Meningkatkan kualitas sumberdaya manusia baik kualitas spiritual maupun mental dan fisik. Kualitas spiritual terkait dengan kesadaran rohaniahnya, kualitas mental terkait dengan etos kerja, intelektual, kreatifitasnya, serta fisik mencakup kekuatan fisik,kesehatan, efisiensi, dan sebagainya. Menurut Islam, kualitas rohiah individu mewarnai kekuatan-kekuatan lainnya, sehingga membina kekuatan rohaniah menjadi unsur penting dalam produksi Islami.
Dalam menghasilkan barang-barang dan jasa dalam proses produksi membutuhkan beberapa faktor-faktor produksi, yaitu alat atau sarana untuk melakukan proses produksi.
Faktor-faktor produksi antara lain:
Sumbet Daya Alam (Tanah)
Qardhawi menjelaskan bahwa alam dan kekayaan yang telah diciptakan Allah,untuk kepentingan manusia ditaklukkan-Nya untuk merealisasikan cita-cita dan tujuan manusia. Tanah merupakan faktor produksi yang penting sebagai sumber daya alam ,yaitu bagaimana membudidayakan tanah secara baik, bagaimana perlunya merubah tanah kosong menjadi kebun-kebun dengan peraturan pengairan,menanaminya dengan tanaman yang baik. Seorang muslim dapat memperoleh milik atas SDA setelah memenuhi kewajibannya terhadap masyarakat.
Tenaga kerja
Tenaga kerja merupakan faktor produksi kedua yang dianggap paling penting, karena kekayaan alam dapat berubah menjadi hasil produksi yang bernilai karena jasa tenaga kerja. Keunikan tenaga kerja jika dibandingkan faktor produksi lainnya karena mereka manusia. Sehingga mereka harus diperhatikan.
Bagaimana memberi harga atas tenaga kerja serta bagaimana menghargai unsur-unsur kejiwaan, moralitas dan unsur-unsur kemanusiaan yang lainnya. Tenaga kerja di sini mencakup segala kerja manusia yang diarahkan untuk menghasilkan produksi baik berupa jasa, fisik maupun mental. Hal ini mencakup buruh maupun managerial.
Modal
Modal adalah segala kekayaan baik yang berwujud uang maupun bukan uang (gedung, mesin, perabotan dan kekayaan fisik lainnya) yang dapat digunakan dalam menghasilkan output. Isu terpenting tentang modal ini adalah bagaimana menentukan harganya.
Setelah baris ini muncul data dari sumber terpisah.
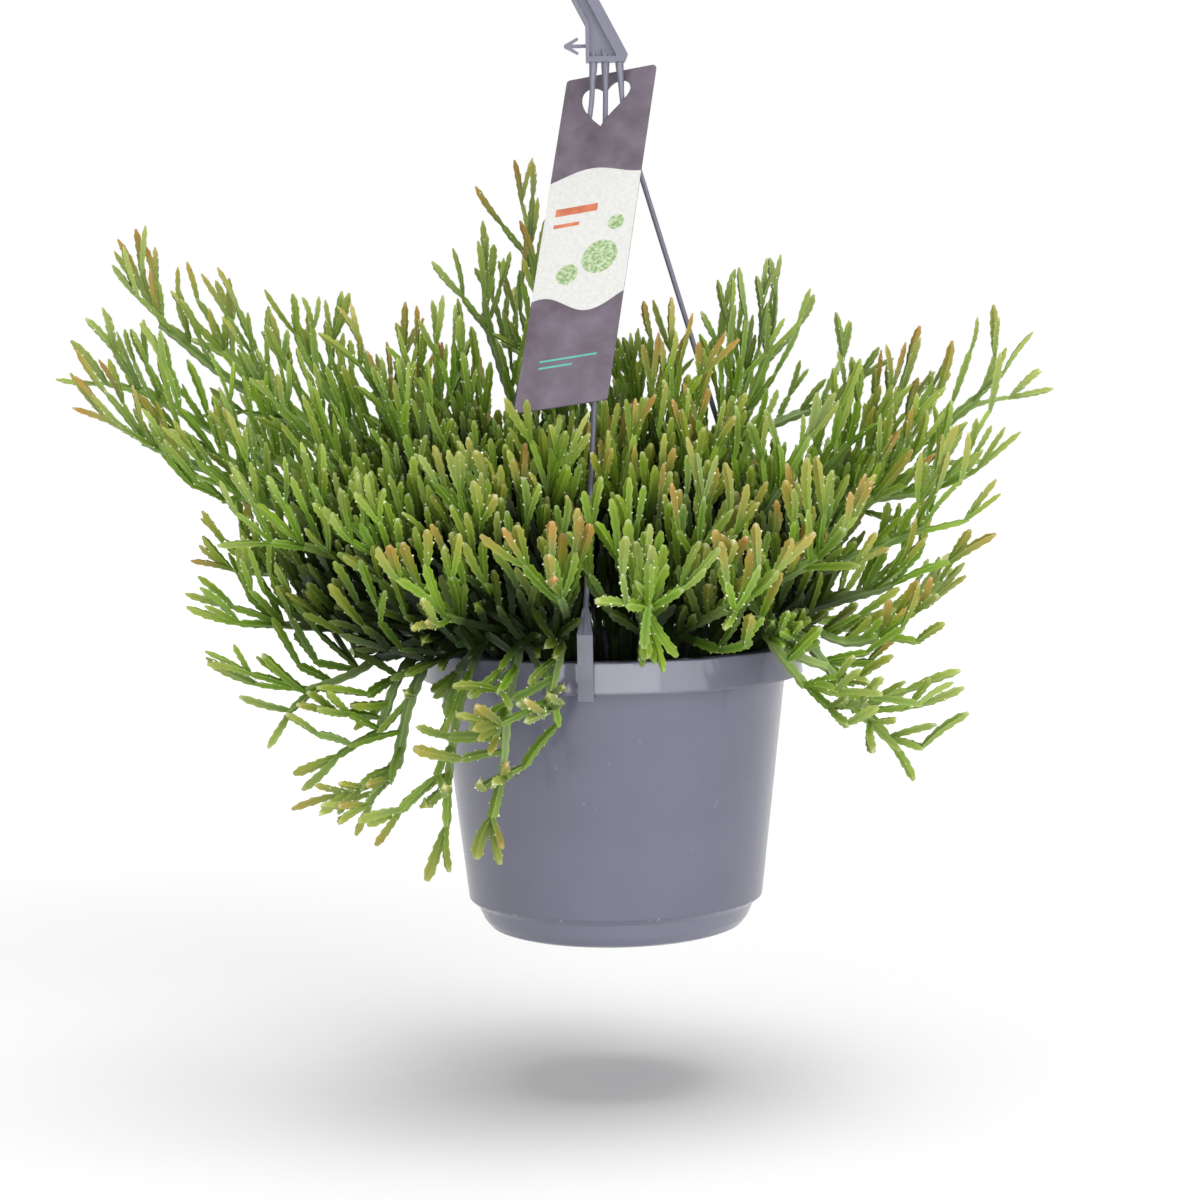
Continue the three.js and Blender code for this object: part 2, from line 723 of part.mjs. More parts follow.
// A limb with three sides through the stations [point, radius], from a flat root to a pointed tip.
// It is a lathe whose rings are moved out along the limb.
function limb(stations) {
  const last = stations.length - 1;
  const profile = stations.map(([, radius], i) => new THREE.Vector2(radius, i));
  const body = new THREE.LatheGeometry(profile, FINGER_SIDES);
  const places = stations.map(([point]) => vector(point));
  let side = new THREE.Vector3(0.3, 0.9, 0.2);
  const frames = places.map((place, i) => {
    const ahead = places[clamp(i + 1, 2, last)];
    const run = ahead.clone().sub(places[Math.max(i - 1, 0)]).normalize();
    const v = side.clone().cross(run).normalize();
    side = run.clone().cross(v);
    return { place, u: side, v };
  });
  const position = body.attributes.position;
  for (let k = 0; k < position.count; k += 1) {
    const { place, u, v } = frames[k % stations.length];
    const spot = place.clone().addScaledVector(u, position.getX(k)).addScaledVector(v, position.getZ(k));
    position.setXYZ(k, spot.x, spot.y, spot.z);
  }
  return solid(body);
}

// Stations of a finger beyond its root: swollen half way, then slim at its joint or blunt at its tip
function fingerStations({ a, aim, length, radius, tip }) {
  const at = (part) => plus(a, aim, part * length);
  const swell = [at(0.42), 0.98 * radius];
  if (tip) return [swell, [at(JOINT), 0.62 * radius], ...fingerStations(tip)];
  return [swell, [at(0.9), 0.82 * radius], [at(1.03), 0]];
}

function stemLimb({ points, tip }) {
  const root = [[points[0], 0], [points[0], STEM_RADIUS]];
  const run = points.slice(1, -1).map((point) => [point, STEM_RADIUS]);
  const end = points[points.length - 1];
  if (!tip) return limb([...root, ...run, [end, 0]]);
  return limb([...root, ...run, [end, 0.75 * STEM_RADIUS], ...fingerStations(tip)]);
}

const fingerLimb = (finger) =>
  limb([[finger.a, 0], [finger.a, 0.36 * finger.radius], ...fingerStations(finger)]);

// The plain hole in the soil that a shoot's root stands in
function holeFor(stem) {
  const root = vector(stem[0]);
  const along = vector(stem[1]).sub(root).normalize();
  const radius = (STEM_RADIUS + CLEARANCE) * Math.SQRT2;
  const options = { depth: 2 * HOLE_DEPTH, bevelEnabled: false };
  const hole = new THREE.ExtrudeGeometry(circleShape(radius, 4), options);
  const turn = new THREE.Quaternion().setFromUnitVectors(new THREE.Vector3(0, 0, 1), along);
  const start = root.addScaledVector(along, -CLEARANCE);
  return solid(hole.applyQuaternion(turn).translate(start.x, start.y, start.z));
}

const group = new THREE.Group();

function addNode(name, geometry, finish) {
  const mesh = new THREE.Mesh(geometry, finish);
  mesh.name = name;
  group.add(mesh);
}

const shoots = growAll();
addNode("pot", makePot(), PLASTIC);
addNode("soil", makeSoil(shoots.map((shoot) => holeFor(shoot.lines[0].points))), EARTH);
addNode("hanger", makeHanger(), PLASTIC);
addNode("tag", makeTag(), CARD);
shoots.forEach((shoot, i) => {
  const separate = shoot.fingers.filter((finger) => !finger.leads);
  const bodies = [...shoot.lines.map(stemLimb), ...separate.map(fingerLimb)];
  addNode("shoot_" + String(i + 1).padStart(2, "0"), geometryOf(joined(bodies)), GREEN);
});

export default group;
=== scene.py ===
import json
import math

import bmesh
import bpy
import numpy as np
from mathutils import Matrix, Vector
from mathutils.geometry import tessellate_polygon

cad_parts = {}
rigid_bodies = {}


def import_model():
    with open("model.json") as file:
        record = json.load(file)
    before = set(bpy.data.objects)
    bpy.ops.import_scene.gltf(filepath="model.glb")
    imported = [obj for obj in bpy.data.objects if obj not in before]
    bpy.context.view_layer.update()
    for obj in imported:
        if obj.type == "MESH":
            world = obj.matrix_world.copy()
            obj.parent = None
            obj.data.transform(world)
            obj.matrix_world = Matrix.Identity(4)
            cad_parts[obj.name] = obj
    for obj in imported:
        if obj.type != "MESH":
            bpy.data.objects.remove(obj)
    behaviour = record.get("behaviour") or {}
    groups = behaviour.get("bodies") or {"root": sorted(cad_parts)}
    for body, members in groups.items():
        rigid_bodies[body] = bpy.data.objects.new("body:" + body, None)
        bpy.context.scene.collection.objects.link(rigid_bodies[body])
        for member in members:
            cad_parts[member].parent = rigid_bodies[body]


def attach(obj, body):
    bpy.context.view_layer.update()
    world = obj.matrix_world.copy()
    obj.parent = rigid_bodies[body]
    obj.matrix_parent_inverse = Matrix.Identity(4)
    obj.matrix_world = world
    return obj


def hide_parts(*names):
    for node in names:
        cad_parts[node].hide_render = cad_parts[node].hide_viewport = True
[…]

Dimana dalam ekonomi konvensional, bunga merupakan harga dari modal (uang), hal ini bertolak belakang dengan pandangan Islam yang mengharamkan bunga karena dikategorikan riba sehingga harus dihapus secara mutlak. Sebagai gantinya ajaran Islam menawarkan konsep profi-loss sharing yang dipandang lebih mencerminkan nilai-nilai keadilan bagi pelaku ekonomi.
Secara umum konsep ini diimplementasikan dalam konsep mudharabahdan musyarakah. Berbeda dengan bunga dalam sistem ini harga modal dan entrepreneurditentukan bersama berdasarkan persentase keuntungan/kerugian yang akan diterima.